January 15, 20179 yr I have a couple old drives (pre fail disks) laying around and I wanted to use those for some non critical vms. Can I have the disk not assigned to my array or cache array and still use it somehow? Sent from my iPad using Tapatalk
January 15, 20179 yr Assign the disk to the cache slot or leave it unassigned and use the unassigned devices plugin.
January 15, 20179 yr Author Assign the disk to the cache slot or leave it unassigned and use the unassigned devices plugin. Oh I didn't realize there was a plug in for that. Thanks. Sent from my iPhone using Tapatalk
January 16, 20179 yr You can either put vdisks on the unassigned drive or pass through the whole disk as a block device for exclusive use by a vm
January 16, 20179 yr You can either put vdisks on the unassigned drive or pass through the whole disk as a block device for exclusive use by a vm If full disk is to be used by the VM, which is the preferred method? or what are the advantages of one method against the other? (performance, stability, etc..) Does it matter if it's ssd or standard HDD? Thanks -d
January 16, 20179 yr You can either put vdisks on the unassigned drive or pass through the whole disk as a block device for exclusive use by a vm If full disk is to be used by the VM, which is the preferred method? or what are the advantages of one method against the other? (performance, stability, etc..) Does it matter if it's ssd or standard HDD? Thanks -d If the full disk is to be used, the preferred method would be to pass the whole disk. You are removing one layer of virtualization. I also prefer to pass the whole raw disk and partition it in the VM OS but you can also just pass through a partition. So you could have multiple partitions passed to multiple VM's but with a drop in performance. The fastest a side from passing a sata controller, would be adding whole SSD. The performance difference between SSD and HDD would be the same as any other computer.
January 16, 20179 yr thanks for the good explanation dmacias. i think now it really makes sense to buy the ultra cheap small ssd, like 120 GB, and pass them entirely
January 16, 20179 yr thanks for the good explanation dmacias. i think now it really makes sense to buy the ultra cheap small ssd, like 120 GB, and pass them entirely Depends on how close you are to your server limits. Since Unraid counts all attached devices for the license, you could find yourself needing to upgrade either hardware or software to add more drives, where if you have one large SSD, it only takes one SATA port to host multiple VM's.

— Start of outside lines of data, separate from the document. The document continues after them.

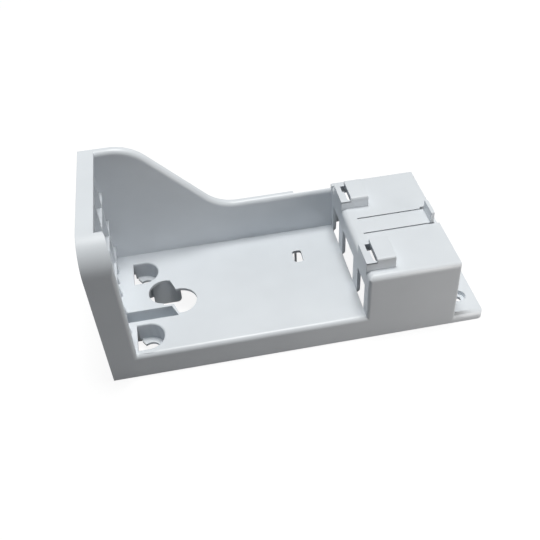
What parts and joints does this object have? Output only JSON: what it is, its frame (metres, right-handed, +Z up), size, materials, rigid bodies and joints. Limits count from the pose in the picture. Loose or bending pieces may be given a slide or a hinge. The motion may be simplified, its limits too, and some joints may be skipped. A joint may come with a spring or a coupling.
{
  "type": "ice maker bracket",
  "caption": "Open moulded bracket with a deck, a tall ribbed end wall, an S-curved back wall, a hollow latch housing and a screw flange that carries an ice maker.",
  "frame": {"origin": "middle of the footprint, on the plane of the rim that the moulding stands on", "axes": "+X along the length from the tall end wall to the screw flange, +Y from the open front to the back wall, +Z up"},
  "size_m": [0.3, 0.1246, 0.131],
  "materials": {
    "bracket": "glossy moulded ABS, ice white"
  },
  "bodies": {
    "root": {"bracket": "bracket"}
  },
  "joints": []
}
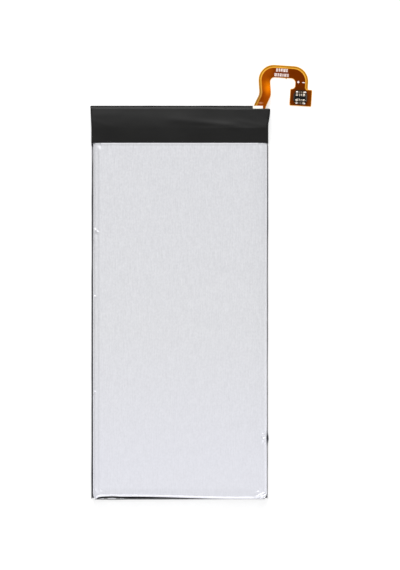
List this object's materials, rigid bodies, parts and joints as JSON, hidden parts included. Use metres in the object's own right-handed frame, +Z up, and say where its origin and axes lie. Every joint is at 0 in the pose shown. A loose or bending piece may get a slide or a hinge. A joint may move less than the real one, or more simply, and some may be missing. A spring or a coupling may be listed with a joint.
{
  "type": "mobile phone battery",
  "caption": "Flat silver pouch cell with black tape round its head, and an arched amber flex circuit that ends in a small board-to-board plug.",
  "frame": {"origin": "centre of the drawn cup on the cell's flat underside, which lies on the table", "axes": "+Z up out of the drawn face, +Y along the cell towards the taped head and the flex circuit, +X across towards the side that the flex circuit leaves from"},
  "size_m": [0.0547, 0.1071, 0.0045],
  "materials": {
    "pouch_laminate": "silver-grey nylon-faced aluminium laminate, satin with a fine grain along its length",
    "black_tape": "black polyester tape, satin",
    "aluminium_tab": "soft rolled aluminium strip",
    "nickel_tab": "nickel-plated copper strip",
    "tab_film": "milky sealing film",
    "insulating_film": "thin amber insulating film",
    "circuit_board": "glass-fibre board under green solder resist",
    "nickel_plate": "nickel weld plate",
    "cutoff_case": "small metal and plastic cut-off case",
    "moulded_package": "black moulding compound",
    "chip_ceramic": "sintered ceramic between tinned ends",
    "foam": "dark closed-cell foam",
    "polyimide_film": "amber polyimide film",
    "covered_copper": "etched copper seen through amber cover film",
    "white_strip": "ivory-white insulating strip",
    "stiffener_plate": "thin stainless stiffener",
    "plug_plastic": "black moulded connector plastic",
    "plated_contact": "gold-flashed copper alloy"
  },
  "bodies": {
    "root": {"pouch_cell": "pouch_laminate", "head_tape": "black_tape", "positive_tab": "aluminium_tab", "negative_tab": "nickel_tab", "positive_tab_film": "tab_film", "negative_tab_film": "tab_film", "terrace_insulator": "insulating_film", "protection_board": "circuit_board", "positive_weld_plate": "nickel_plate", "negative_weld_plate": "nickel_plate", "thermal_cutoff": "cutoff_case", "switch_transistors": "moulded_package", "protection_controller": "moulded_package", "thermistor": "chip_ceramic", "head_foam": "foam", "flex_film": "polyimide_film", "flex_copper": "covered_copper", "flex_root_strip": "white_strip", "plug_stiffener": "stiffener_plate", "plug_housing": "plug_plastic", "resistor_1": "chip_ceramic", "resistor_2": "chip_ceramic", "resistor_3": "chip_ceramic", "capacitor_1": "chip_ceramic", "capacitor_2": "chip_ceramic", "capacitor_3": "chip_ceramic", "power_contact_1": "plated_contact", "power_contact_2": "plated_contact", "power_contact_3": "plated_contact", "power_contact_4": "plated_contact", "signal_contact_1": "plated_contact", "signal_contact_2": "plated_contact", "signal_contact_3": "plated_contact", "signal_contact_4": "plated_contact"}
  },
  "joints": []
}
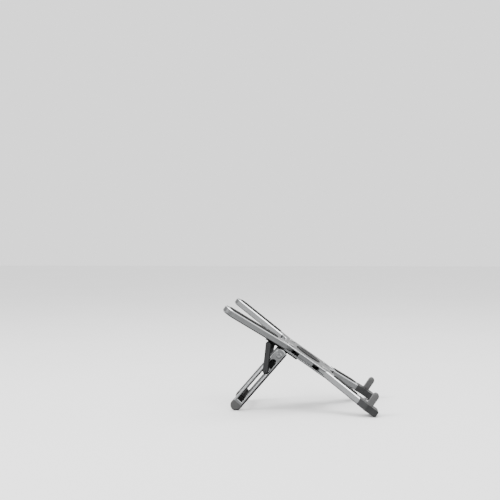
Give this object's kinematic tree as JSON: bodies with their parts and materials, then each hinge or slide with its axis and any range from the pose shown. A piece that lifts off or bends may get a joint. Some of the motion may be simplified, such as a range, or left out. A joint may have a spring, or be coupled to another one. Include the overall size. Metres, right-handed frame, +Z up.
{
  "type": "folding laptop stand",
  "caption": "Folding metal laptop riser: tilted hub with swing-out arms, padded front lips, and a slotted rear leg held by a strut.",
  "frame": {"origin": "bottom centre of the open stand's bounding box, on the desk", "axes": "+Z up, -Y towards the user (the low front with the lips), +X to the stand's right"},
  "size_m": [0.1552, 0.1586, 0.1128],
  "materials": {
    "arm_aluminium": "fine blasted, anodised space grey, bright chamfers",
    "hub_aluminium": "fine blasted, anodised space grey",
    "leg_aluminium": "anodised grey with bright chamfered edges",
    "cap_metal": "satin dark grey",
    "strut_metal": "satin dark grey",
    "dark_metal": "satin black",
    "steel": "turned, satin",
    "washer": "matt black",
    "silicone": "matt silicone",
    "lip_silicone": "matt silicone",
    "foot_rubber": "matt rubber",
    "dark_plastic": "matt black"
  },
  "bodies": {
    "hub": {"hub_top_plate": "hub_aluminium", "hub_bottom_plate": "hub_aluminium", "hub_core": "hub_aluminium", "hub_pad": "silicone", "hub_screws": "steel", "bracket_screws": "steel", "arm_pins": "steel", "arm_washers": "washer", "leg_bracket": "dark_metal", "hinge_rod": "leg_aluminium", "hinge_spacer": "dark_metal", "hinge_washers": "washer", "strut_stubs": "strut_metal"},
    "front_left_arm_unit": {"front_left_arm": "arm_aluminium", "front_left_cap": "cap_metal", "front_left_foot": "foot_rubber", "front_left_lip": "lip_silicone", "front_left_lip_core": "steel", "front_left_pad": "silicone", "front_left_screw": "steel"},
    "front_right_arm_unit": {"front_right_arm": "arm_aluminium", "front_right_cap": "cap_metal", "front_right_foot": "foot_rubber", "front_right_lip": "lip_silicone", "front_right_lip_core": "steel", "front_right_pad": "silicone", "front_right_screw": "steel"},
    "rear_left_arm_unit": {"rear_left_arm": "arm_aluminium", "rear_left_pad": "silicone"},
    "rear_right_arm_unit": {"rear_right_arm": "arm_aluminium", "rear_right_pad": "silicone"},
    "leg_unit": {"leg_left_bumper": "dark_plastic", "leg_left_foot": "foot_rubber", "leg_left_plate": "leg_aluminium", "leg_right_bumper": "dark_plastic", "leg_right_foot": "foot_rubber", "leg_right_plate": "leg_aluminium", "foot_bar": "dark_metal", "foot_bar_screws": "dark_metal", "top_bar": "dark_metal"},
    "strut_unit": {"strut_left_link": "strut_metal", "strut_right_link": "strut_metal", "strut_rod": "strut_metal"}
  },
  "joints": [
    {"name": "front_left_fold", "type": "hinge", "parent": "hub", "child": "front_left_arm_unit", "pos_m": [-0.022, -0.02205, 0.04071], "axis": [0, -0.5707, 0.8211], "range_deg": [0, 34]},
    {"name": "front_right_fold", "type": "hinge", "parent": "hub", "child": "front_right_arm_unit", "pos_m": [0.022, -0.02205, 0.04071], "axis": [0, 0.5707, -0.8211], "range_deg": [0, 34]},
    {"name": "rear_left_fold", "type": "hinge", "parent": "hub", "child": "rear_left_arm_unit", "pos_m": [-0.022, 0.01408, 0.06582], "axis": [0, 0.5707, -0.8211], "range_deg": [0, 34]},
    {"name": "rear_right_fold", "type": "hinge", "parent": "hub", "child": "rear_right_arm_unit", "pos_m": [0.022, 0.01408, 0.06582], "axis": [0, -0.5707, 0.8211], "range_deg": [0, 34]},
    {"name": "leg_fold", "type": "hinge", "parent": "hub", "child": "leg_unit", "pos_m": [0, 0.02366, 0.05811], "axis": [1, 0, 0], "range_deg": [0, 83.8]},
    {"name": "strut_fold", "type": "hinge", "parent": "hub", "child": "strut_unit", "pos_m": [0, 0.03495, 0.06547], "axis": [1, 0, 0], "range_deg": [0, 116.6]}
  ],
  "couplings": [
    {"joint": "strut_fold", "follows": "leg_fold", "ratio": 1.389}
  ]
}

January 16, 20179 yr is it my [wrong?] understading that unassigned devices do not count against the license limit, since they are not part of the array... somebody can clarify please?
January 16, 20179 yr is it my [wrong?] understading that unassigned devices do not count against the license limit, since they are not part of the array... somebody can clarify please? Yes they do count towards the license.

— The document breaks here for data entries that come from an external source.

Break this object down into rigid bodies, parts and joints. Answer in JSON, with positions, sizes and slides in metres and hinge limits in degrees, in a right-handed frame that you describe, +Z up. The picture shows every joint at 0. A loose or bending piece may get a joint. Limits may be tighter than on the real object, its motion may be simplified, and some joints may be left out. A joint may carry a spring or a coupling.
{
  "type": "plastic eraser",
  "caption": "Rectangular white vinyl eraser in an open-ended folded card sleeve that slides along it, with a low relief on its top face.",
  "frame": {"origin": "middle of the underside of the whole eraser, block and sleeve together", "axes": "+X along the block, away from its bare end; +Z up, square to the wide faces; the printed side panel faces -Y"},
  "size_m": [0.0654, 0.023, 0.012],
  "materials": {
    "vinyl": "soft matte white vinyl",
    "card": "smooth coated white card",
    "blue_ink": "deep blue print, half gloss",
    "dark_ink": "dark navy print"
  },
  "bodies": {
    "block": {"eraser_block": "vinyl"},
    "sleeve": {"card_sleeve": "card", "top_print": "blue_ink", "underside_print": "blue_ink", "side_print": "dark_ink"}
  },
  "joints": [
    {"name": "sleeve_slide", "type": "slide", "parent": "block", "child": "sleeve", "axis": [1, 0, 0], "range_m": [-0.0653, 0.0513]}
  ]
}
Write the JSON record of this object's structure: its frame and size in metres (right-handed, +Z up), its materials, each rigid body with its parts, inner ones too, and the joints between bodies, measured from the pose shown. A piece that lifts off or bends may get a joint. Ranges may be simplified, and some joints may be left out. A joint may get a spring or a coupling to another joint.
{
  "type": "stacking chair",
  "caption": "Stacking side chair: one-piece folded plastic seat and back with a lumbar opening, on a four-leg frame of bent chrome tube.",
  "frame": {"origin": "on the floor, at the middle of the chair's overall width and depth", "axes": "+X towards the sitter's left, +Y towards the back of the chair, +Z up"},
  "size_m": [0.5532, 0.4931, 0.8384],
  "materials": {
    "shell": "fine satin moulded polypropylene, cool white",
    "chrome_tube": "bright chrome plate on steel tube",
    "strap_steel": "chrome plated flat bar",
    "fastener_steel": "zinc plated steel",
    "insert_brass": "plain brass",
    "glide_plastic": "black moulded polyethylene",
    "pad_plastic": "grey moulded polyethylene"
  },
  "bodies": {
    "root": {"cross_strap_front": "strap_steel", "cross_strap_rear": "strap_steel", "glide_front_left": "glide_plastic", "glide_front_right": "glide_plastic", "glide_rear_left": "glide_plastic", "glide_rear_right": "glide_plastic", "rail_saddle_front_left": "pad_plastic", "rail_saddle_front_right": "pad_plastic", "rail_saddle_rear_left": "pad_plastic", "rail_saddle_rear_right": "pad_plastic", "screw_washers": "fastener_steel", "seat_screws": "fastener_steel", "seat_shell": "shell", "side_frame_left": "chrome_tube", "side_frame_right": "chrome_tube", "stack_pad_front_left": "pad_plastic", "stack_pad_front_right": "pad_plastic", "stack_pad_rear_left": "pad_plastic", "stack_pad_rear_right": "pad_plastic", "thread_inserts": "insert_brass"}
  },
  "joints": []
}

March 4, 20206 yr What if I only want to assign a portion of the SSD (unassigned devices)? Will create several different VMs on it. How do I do this? During creation of VM, what drive to I assign to it? I've pre-cleared my SSD already.
March 5, 20206 yr 10 hours ago, jang430 said: What if I only want to assign a portion of the SSD (unassigned devices)? Will create several different VMs on it. How do I do this? During creation of VM, what drive to I assign to it? I've pre-cleared my SSD already. I'm surprised by these questions given your 1k+ posts. Create vdisk on the mounted UD. UD mounts are under /mnt/disks/[mount name]. Mount name can be found (and changed) on the UD screen on the Main page. Don't preclear SSD. Poor thing just wasted write cycles.